GOD COMES FIRST
My daughter, Anna, has discovered something about me she doesn’t like. Truth be told, I’m not sure how she arrived at the conclusion nor even why her mind works the way it does. But she’s discovered a horrifying reality about her dad: I love God more than anything.
That, in and of itself, doesn't seem so bad. In fact, it even seems quite noble. But my daughter is no slouch and she’s come to realize that if I love God more than anything – or anyone – then that must mean that I love God more than her.
I’m not in the business of ranking my loves. I don’t have a list somewhere that places Anna and Jake and Carmel just above my friends and slightly further above my Gibson Les Paul. My daughter does, however, and will often rank her toys and her friends depending on her moods. I’ve tried to help her see past this kind of love – especially when she feels less loved because I love God. I have told her repeatedly that it is precisely because I love God so very much that I am able to love her that much more.
But she’s not buying it.
I hope that, in time, Anna will come to understand the truth of those words. My love for God is the fuel for loving everyone else. The more I love Him, the more I love her. I want her to love Him more, so she better knows and understands His love and is filled and defined by that love.
Jesus, in this episode, demonstrates that he loves the Father more than anything and, as a result, has prioritized his Father’s business above every other concern. Jesus is single-minded in his devotion, almost baffled by his parents’ concerns, and (in the universal manner of both zealots and adolescents) gently scolds them for not knowing this automatically.
This episode in the Temple is only the first of several in which Jesus prioritizes love for God over every other love. Later in his adult ministry, Christ often spoke of the unparalleled love his followers must have for his Father:
I did not come to bring peace, but a sword…anyone who loves their father or mother more than me is not worthy of me; anyone who loves their son or daughter more than me is not worthy of me. (see Matthew 10.34, 37)
Who is my mother, and who are my brothers?...whoever does the will of my Father in heaven is my brother and sister and mother. (see Matthew 12.48-50)
Love the Lord your God with all your heart, with all your soul, with all your strength, and with all your mind…(see Luke 10.27)

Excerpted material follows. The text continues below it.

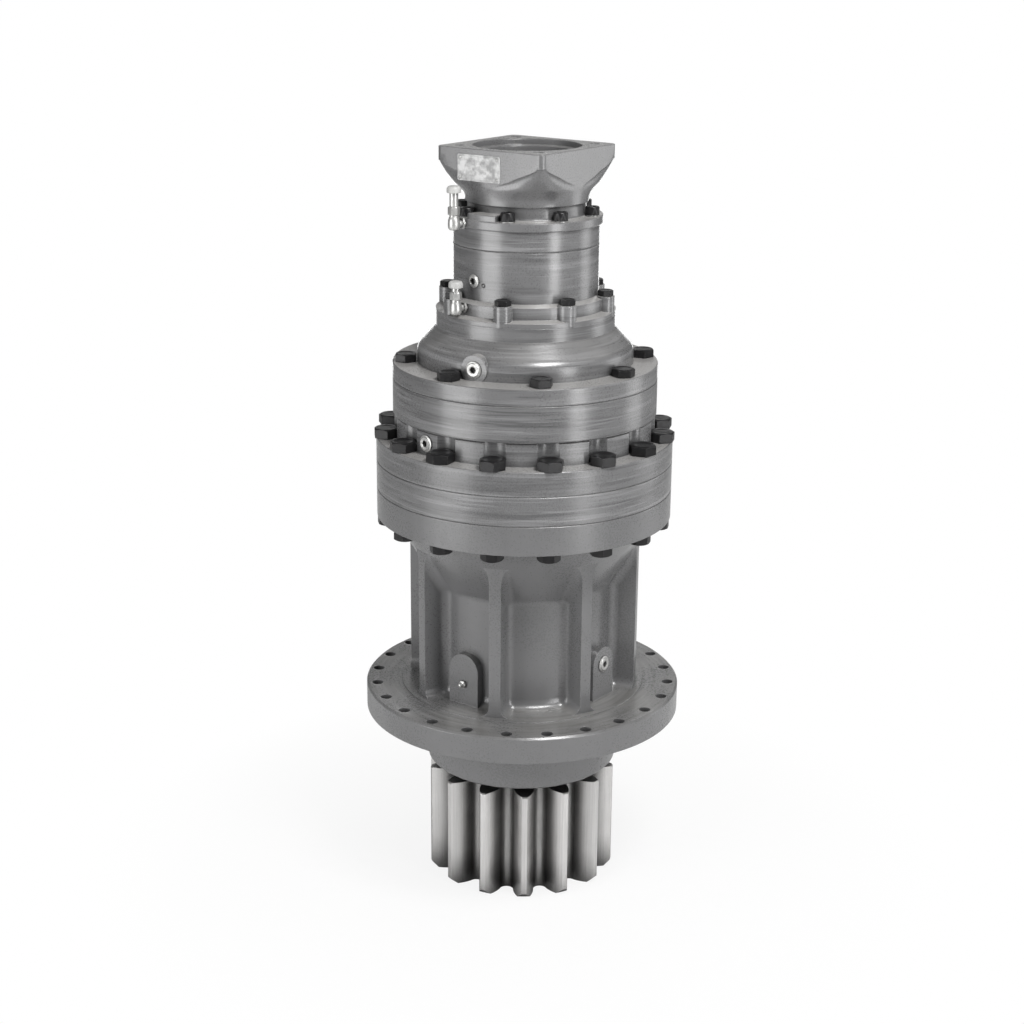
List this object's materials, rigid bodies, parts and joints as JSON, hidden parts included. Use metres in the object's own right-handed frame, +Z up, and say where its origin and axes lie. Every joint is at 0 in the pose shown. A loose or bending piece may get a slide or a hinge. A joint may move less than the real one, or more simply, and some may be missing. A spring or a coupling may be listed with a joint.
{
  "type": "planetary slewing gearbox",
  "caption": "Upright planetary slewing gearbox: output pinion below a bolted mounting flange, ribbed housing, stepped ring-gear stack, disc brake and square motor flange.",
  "frame": {"origin": "centre of the mounting flange's underside, on the gearbox axis", "axes": "+Z up along the gearbox axis towards the motor flange; +X and +Y square to the motor flange's sides"},
  "size_m": [0.492, 0.4918, 1.1517],
  "materials": {
    "cast_paint": "matte grey machine paint over cast iron",
    "ring_paint": "the same paint over turned steel",
    "gear_steel": "hobbed and oiled gear steel",
    "pinion_steel": "bare ground steel, lightly oiled",
    "bearing_steel": "fine ground",
    "bush_bronze": "turned",
    "screw_black": "black oxide",
    "zinc": "zinc plated",
    "cap_plastic": "moulded, pale",
    "seal_rubber": "moulded",
    "disc_steel": "ground",
    "lining": "sintered lining",
    "spring_steel": "oiled"
  },
  "bodies": {
    "housing": {"output_housing": "cast_paint", "ring_gear_3": "ring_paint", "stage_adapter": "cast_paint", "ring_gear_2": "ring_paint", "dome_cover": "cast_paint", "ring_gear_1": "gear_steel", "brake_housing": "cast_paint", "brake_cylinder": "ring_paint", "motor_adapter": "cast_paint", "upper_stack_screws": "screw_black", "lower_stack_screws": "screw_black", "mid_stack_screws": "screw_black", "brake_housing_screws": "screw_black", "motor_adapter_screws": "screw_black", "lower_bearing_outer_race": "bearing_steel", "upper_bearing_outer_race": "bearing_steel", "output_seal": "seal_rubber", "level_plugs": "zinc", "release_elbow": "zinc", "breather_elbow": "zinc", "fitting_caps": "cap_plastic", "brake_steel_discs": "disc_steel", "brake_springs": "spring_steel", "input_bearing_outer_races": "bearing_steel", "input_seal": "seal_rubber"},
    "output_shaft": {"pinion_shaft": "pinion_steel", "lower_bearing_inner_race": "bearing_steel", "upper_bearing_inner_race": "bearing_steel", "bearing_spacer": "gear_steel", "shaft_nut": "gear_steel", "carrier_3": "gear_steel", "planet_pins_3": "bearing_steel", "planet_bushes_3": "bush_bronze"},
    "output_rollers": {"lower_bearing_rollers": "bearing_steel", "upper_bearing_rollers": "bearing_steel"},
    "middle_carrier": {"carrier_2": "gear_steel", "sun_gear_3": "gear_steel", "planet_pins_2": "bearing_steel", "planet_bushes_2": "bush_bronze"},
    "first_carrier": {"carrier_1": "gear_steel", "sun_gear_2": "gear_steel", "planet_pins_1": "bearing_steel", "planet_bushes_1": "bush_bronze"},
    "input_shaft": {"input_shaft": "gear_steel", "brake_hub": "gear_steel", "brake_friction_discs": "lining", "input_bearing_inner_races": "bearing_steel"},
    "input_balls": {"input_bearing_balls": "bearing_steel"},
    "brake_piston": {"brake_piston": "disc_steel", "piston_seals": "seal_rubber"},
    "planet_3_1": {"planet_gear_3_1": "gear_steel"},
    "planet_3_2": {"planet_gear_3_2": "gear_steel"},
    "planet_3_3": {"planet_gear_3_3": "gear_steel"},
    "planet_3_4": {"planet_gear_3_4": "gear_steel"},
    "planet_2_1": {"planet_gear_2_1": "gear_steel"},
    "planet_2_2": {"planet_gear_2_2": "gear_steel"},
    "planet_2_3": {"planet_gear_2_3": "gear_steel"},
    "planet_1_1": {"planet_gear_1_1": "gear_steel"},
    "planet_1_2": {"planet_gear_1_2": "gear_steel"},
    "planet_1_3": {"planet_gear_1_3": "gear_steel"}
  },
  "joints": [
    {"name": "output_spin", "type": "hinge", "parent": "housing", "child": "output_shaft", "pos_m": [0, 0, 0], "axis": [0, 0, 1], "continuous": true},
    {"name": "output_rollers_spin", "type": "hinge", "parent": "housing", "child": "output_rollers", "pos_m": [0, 0, 0], "axis": [0, 0, 1], "continuous": true},
    {"name": "middle_carrier_spin", "type": "hinge", "parent": "housing", "child": "middle_carrier", "pos_m": [0, 0, 0], "axis": [0, 0, 1], "continuous": true},
    {"name": "first_carrier_spin", "type": "hinge", "parent": "housing", "child": "first_carrier", "pos_m": [0, 0, 0], "axis": [0, 0, 1], "continuous": true},
    {"name": "input_spin", "type": "hinge", "parent": "housing", "child": "input_shaft", "pos_m": [0, 0, 0], "axis": [0, 0, 1], "continuous": true},
    {"name": "input_balls_spin", "type": "hinge", "parent": "housing", "child": "input_balls", "pos_m": [0, 0, 0], "axis": [0, 0, 1], "continuous": true},
    {"name": "planet_3_1_spin", "type": "hinge", "parent": "output_shaft", "child": "planet_3_1", "pos_m": [0.08061, 0.08061, 0.382], "axis": [0, 0, 1], "continuous": true},
    {"name": "planet_3_2_spin", "type": "hinge", "parent": "output_shaft", "child": "planet_3_2", "pos_m": [-0.08061, 0.08061, 0.382], "axis": [0, 0, 1], "continuous": true},
    {"name": "planet_3_3_spin", "type": "hinge", "parent": "output_shaft", "child": "planet_3_3", "pos_m": [-0.08061, -0.08061, 0.382], "axis": [0, 0, 1], "continuous": true},
    {"name": "planet_3_4_spin", "type": "hinge", "parent": "output_shaft", "child": "planet_3_4", "pos_m": [0.08061, -0.08061, 0.382], "axis": [0, 0, 1], "continuous": true},
    {"name": "planet_2_1_spin", "type": "hinge", "parent": "middle_carrier", "child": "planet_2_1", "pos_m": [0.06894, 0.06894, 0.503], "axis": [0, 0, 1], "continuous": true},
    {"name": "planet_2_2_spin", "type": "hinge", "parent": "middle_carrier", "child": "planet_2_2", "pos_m": [-0.09418, 0.02523, 0.503], "axis": [0, 0, 1], "continuous": true},
    {"name": "planet_2_3_spin", "type": "hinge", "parent": "middle_carrier", "child": "planet_2_3", "pos_m": [0.02523, -0.09418, 0.503], "axis": [0, 0, 1], "continuous": true},
    {"name": "planet_1_1_spin", "type": "hinge", "parent": "first_carrier", "child": "planet_1_1", "pos_m": [0.03447, 0.03447, 0.575], "axis": [0, 0, 1], "continuous": true},
    {"name": "planet_1_2_spin", "type": "hinge", "parent": "first_carrier", "child": "planet_1_2", "pos_m": [-0.04709, 0.01262, 0.575], "axis": [0, 0, 1], "continuous": true},
    {"name": "planet_1_3_spin", "type": "hinge", "parent": "first_carrier", "child": "planet_1_3", "pos_m": [0.01262, -0.04709, 0.575], "axis": [0, 0, 1], "continuous": true},
    {"name": "brake_lift", "type": "slide", "parent": "housing", "child": "brake_piston", "axis": [0, 0, 1], "range_m": [0, 0.0025], "stiffness_N_per_m": 60000, "springref_m": -0.012, "deforming": ["brake_springs"]}
  ],
  "couplings": [
    {"joint": "output_rollers_spin", "follows": "output_spin", "ratio": 0.4375},
    {"joint": "middle_carrier_spin", "follows": "output_spin", "ratio": 4.2222},
    {"joint": "first_carrier_spin", "follows": "output_spin", "ratio": 20.583},
    {"joint": "input_spin", "follows": "output_spin", "ratio": 100.34},
    {"joint": "input_balls_spin", "follows": "output_spin", "ratio": 41.475},
    {"joint": "planet_3_1_spin", "follows": "output_spin", "ratio": -2.9},
    {"joint": "planet_3_2_spin", "follows": "output_spin", "ratio": -2.9},
    {"joint": "planet_3_3_spin", "follows": "output_spin", "ratio": -2.9},
    {"joint": "planet_3_4_spin", "follows": "output_spin", "ratio": -2.9},
    {"joint": "planet_2_1_spin", "follows": "output_spin", "ratio": -11.382},
    {"joint": "planet_2_2_spin", "follows": "output_spin", "ratio": -11.382},
    {"joint": "planet_2_3_spin", "follows": "output_spin", "ratio": -11.382},
    {"joint": "planet_1_1_spin", "follows": "output_spin", "ratio": -55.486},
    {"joint": "planet_1_2_spin", "follows": "output_spin", "ratio": -55.486},
    {"joint": "planet_1_3_spin", "follows": "output_spin", "ratio": -55.486}
  ]
}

But Christ doesn’t leave these words alone. He clarifies and accompanies them with encouragement and promise. He makes it clear that the reason our allegiance to God must come before all other allegiances is that it will last and ultimately validate all other allegiances:
Truly I tell you, at the renewal of all things, when the Son of Man sits on his glorious throne, you who have followed me will also sit on twelve thrones, judging the twelve tribes of Israel. And everyone who has left houses or brothers or sisters or father or mother or wife or children or fields for my sake will receive a hundred times as much and will inherit eternal life. But many who are first will be last, and many who are last will be first.
I know Anna doesn’t understand this now, but I hope that she will understand it later just as I never fully understood the choices my parents made when I was young but now much more greatly appreciate them.
For example, my dad (a pastor) was often criticized in our church and refused to fight back. He was sometimes criticized for his leadership style, and sometimes for his teaching style, and sometimes for no apparent reason at all. Maybe we had a really contentious church when I was younger, but I tend to think it’s just the nature of the business that people get worked up and say mean things because they care so much about their spirituality. Any perceived threat is seen as something having far-reaching repercussions and they don’t have the necessary skills to deal with their emotions properly. Anyway, the point is, my dad never fought back.
One time, I had been on an overseas trip and I had been badly hurt by some of the leaders (one in particular). Afraid to take their criticisms to my dad, they chose instead to treat me to their accusations, claiming that dad was wholly evil and it was his fault that God’s will wasn’t being done or some such nonsense. As a young kid, that hurt me so badly. I told dad all about it in the car on the way home from the airport. I wanted him to pull the car over and drive to the leader’s house and scream at him. But dad refused to do that. After some time, he had a private, calm, conversation with the leader in question and challenged him on his behavior, but it was never the thrashing I thought should have happened.
As a kid, I wondered why my dad would allow me to be hurt by this leader and not defend or avenge me. Dad told me it’s because he understood that that wasn’t what God wanted from him. God didn’t want him to take vengeance, or to give himself permission to hurt someone else in return for injuring his son.
There was a gospel message in there somewhere, but I didn’t recognize it until many years later, when that leader (long since gone from our church) asked permission to confess to our congregation on a Sunday morning. He publicly repented and publicly affirmed dad in his leadership. There was a great reconciliation between this leader and our church, this leader and dad, and this leader and myself (he also sought my forgiveness privately).
None of that would have happened had dad put my need for angry revenge ahead of God’s desire for calm confrontation and reconciliation. And because dad loved God more than me, I got to see reconciliation instead of martyrdom, victimization, or a deepening rift among our church leadership.
Hopefully Anna will someday get a front-row view of the privilege of her father’s love for the Father. I hope that she will follow my example, and cultivate that love in her own spirit, so that she can know the joy of putting God first and reaping the just rewards for her commitment to Him.